An execution roadmap that balances risk, speed, and operational continuity
A realistic cloud transformation strategy for professional services usually follows a staged path. First, establish the cloud foundation: landing zones, identity, network design, observability, backup standards, and policy controls. Second, modernize shared services and low-risk workloads to validate operating patterns. Third, address business-critical systems such as ERP, document platforms, and client-facing applications using service-tiered resilience and cutover planning.
Throughout the program, leaders should track modernization outcomes in operational terms: deployment frequency, change failure rate, recovery time, audit exceptions, infrastructure provisioning time, and cost per environment.
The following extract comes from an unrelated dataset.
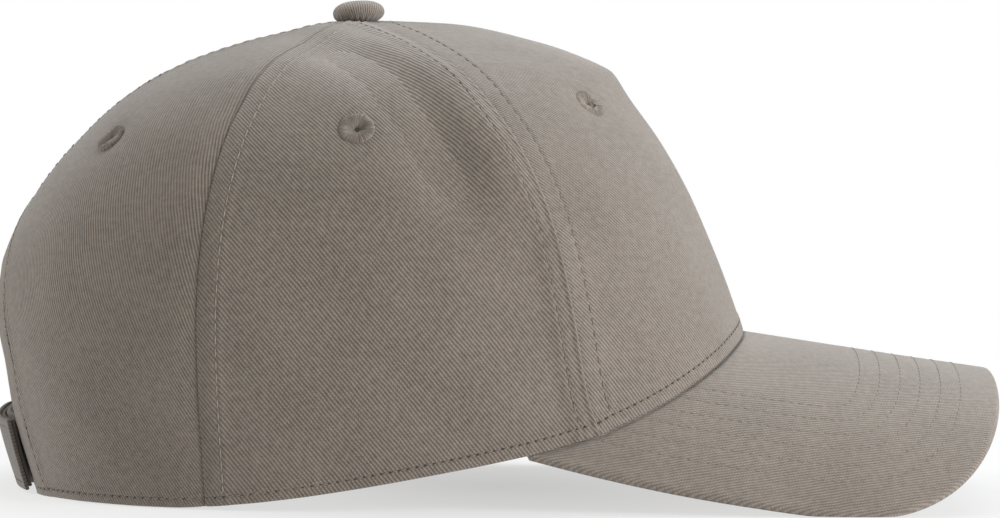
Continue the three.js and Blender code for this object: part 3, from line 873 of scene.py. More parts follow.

These metrics are more useful than migration counts because they show whether the enterprise cloud operating model is actually improving reliability and scalability.
For SysGenPro clients, the strategic opportunity is clear. Cloud modernization can reduce operational fragility, improve service continuity, and create a scalable platform for growth, acquisitions, and digital service delivery. But that outcome depends on disciplined architecture, embedded governance, platform engineering, and resilience planning. In professional services, modernization succeeds when cloud becomes the operational backbone of the business, not just the new location of its servers.